Gli abitanti di Okinawa erano furiosi: nessun politico prima di Hayamoto aveva promesso di spostare la base dall’isola e sull’onda di quella promessa erano riusciti a eleggere ben quattro dei loro politici al parlamento. I media locali iniziarono a parlare del «tradimento» di Hatoyama e il premier fu costretto in breve tempo a dare le dimissioni.
«Gli abitanti di Okinawa sanno che la loro voce è stata ignorata per decenni dal governo giapponese», spiega Tetsumi Takara, professore alla facoltà di legge dell’università di Ryukyu, «da quando sono stati annessi al Giappone non hanno mai potuto esercitare il controllo sul proprio destino – è successo durante la seconda guerra mondiale, quando Okinawa divenne teatro dell’unico scontro di terra dell’esercito giapponese, è successo negli anni sessanta quando il governo giapponese consentì agli Stati Uniti di lasciare le loro armi nucleari a Okinawa, ed è successo nel 1972, quando vennero a sapere che la base sarebbe rimasta nonostante l’isola fosse tornata sotto il controllo del Giappone». I diritti dei cittadini di Okinawa, continua, sono stati sempre subordinati alle esigenze di sicurezza dei giapponesi. «Siamo discriminati, è sempre stato questo il problema: quando abbiamo protestato ad aprile non stavamo protestando semplicemente contro la presenza degli Stati Uniti, stavamo protestando contro il trattamento che ci veniva riservato dal governo giapponese».
Il piano di rilocalizzazione, in stallo da allora, sarà sicuramente decisivo alle prossime elezioni di novembre, quando Okinawa dovrà scegliere il suo nuovo governatore: l’unico ad avere diritto all’ultima parola sulla vicenda.
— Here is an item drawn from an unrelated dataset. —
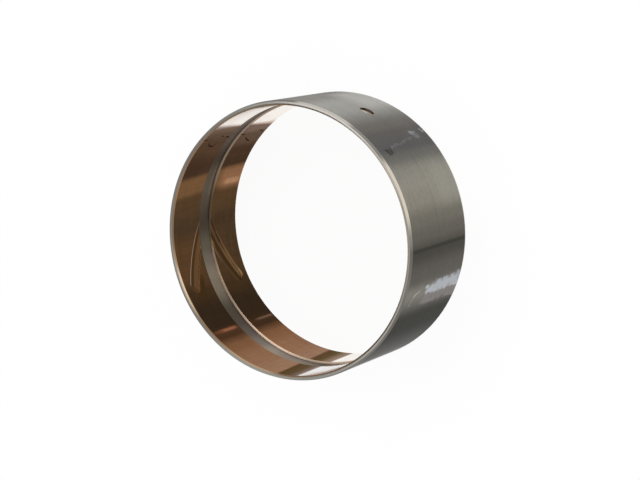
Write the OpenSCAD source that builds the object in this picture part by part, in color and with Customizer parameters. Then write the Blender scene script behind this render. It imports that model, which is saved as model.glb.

Se le elezioni dovessero essere vinte da Yoichi Iha, attuale sindaco di Ginowan e fervente oppositore della base, per il governo giapponese probabilmente arriveranno nuovi guai: a quel punto il governo dovrà decidere se ribaltare il volere espresso dai suoi stessi cittadini e dal loro rappresentante democraticamente eletto o compromettere il suo rapporto con gli Stati Uniti.